Portugal 2015 - Simone de Oliveira – À Espera Das Canções

So it's the Portuguese final tonight, and octogenarian sixties Eurovision legend Ms de Oliveira has announced that rather than doing a what will from this day on always be referred to as a  Kümmert on the night, she'll decline the ticket to Vienna if she win. What a darned shame, as this understanded little beauty was one of only two interesting songs in it! I guess we're Yola all the way now.

So enjoy this while you can - a veteran performer portraying more humanity in a single expression than many of this year's hopefuls will ever manage in a lifetime.

Friday 6 March 2015

Austria 2015 - Johann Sebastian Bass – Absolutio

(Click here for a Restoration funk up...)

Tonight's third Austrian show was a thoroughly complicated affair. The crux of the show saw them take the six acts to a castle and team them up with some high profile songwriters who'd never heard ot the acts before and got them to write a pair of songs together. Then said acts performed both songs, and the judges picked out their favourite on of each pair at the end.

Simple enough, you might think. But then again, when you have an act like JSB here who were almost certainly selected for their half-decent back catalogue, why would you muddy the mix by bringing in some random who knew nothing of the band and their ethos - now matter how long their impressive list of songwriting awards may be? It all seems terribly strange and unwieldy.
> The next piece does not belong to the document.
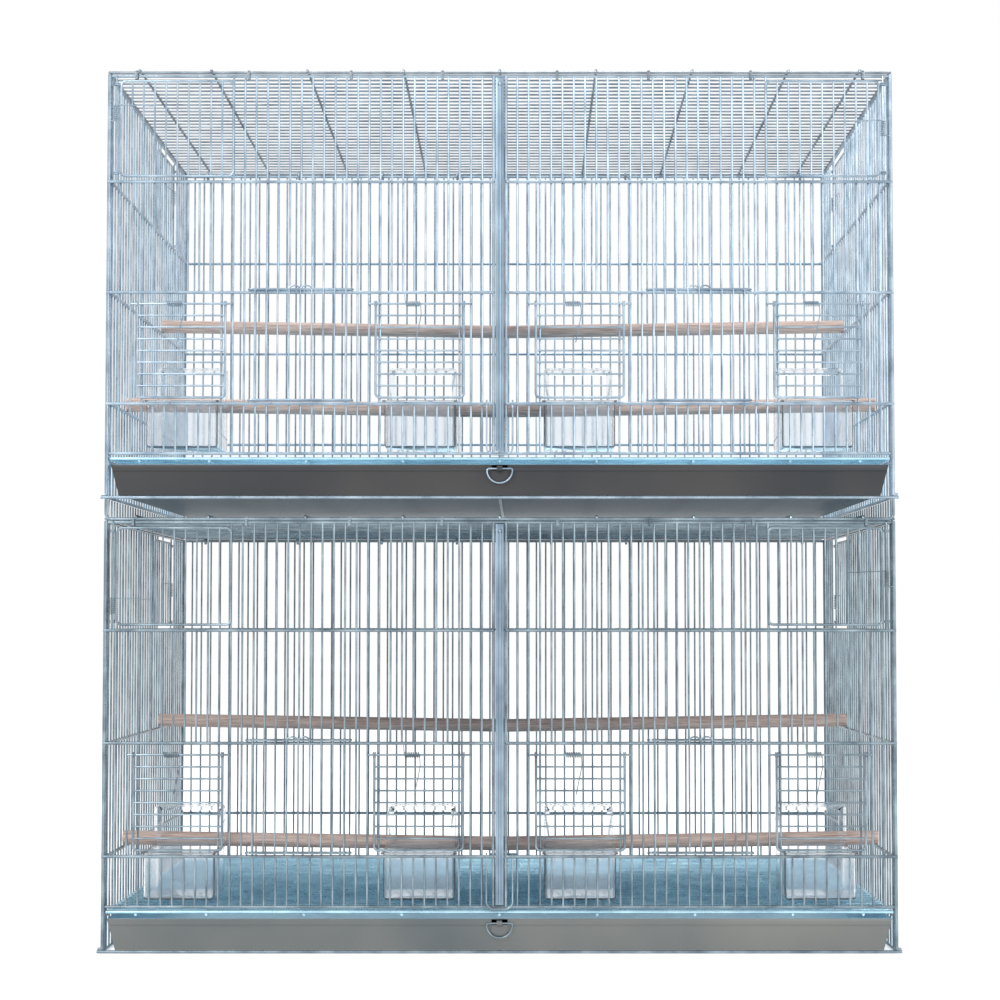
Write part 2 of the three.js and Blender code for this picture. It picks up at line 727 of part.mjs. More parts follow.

In the end it didn't turn out too bad for them though, and the slightly better song of the two was selected. But there was still something that didn't quite gel for me. It's all a bit too 'look at me, I'm whacky" rather than being genuinely unhinged, and it all felt a bit forced. Even a rare appearance for a Peter Frampton-style Talk Box (that air-blown pipey thing he was chewing on), didn't entirely rescue it - but having sad all that, I'm still kinda glad it's there, as it would make a welcome addition to all the slow-to-mid tempo stuff selected already.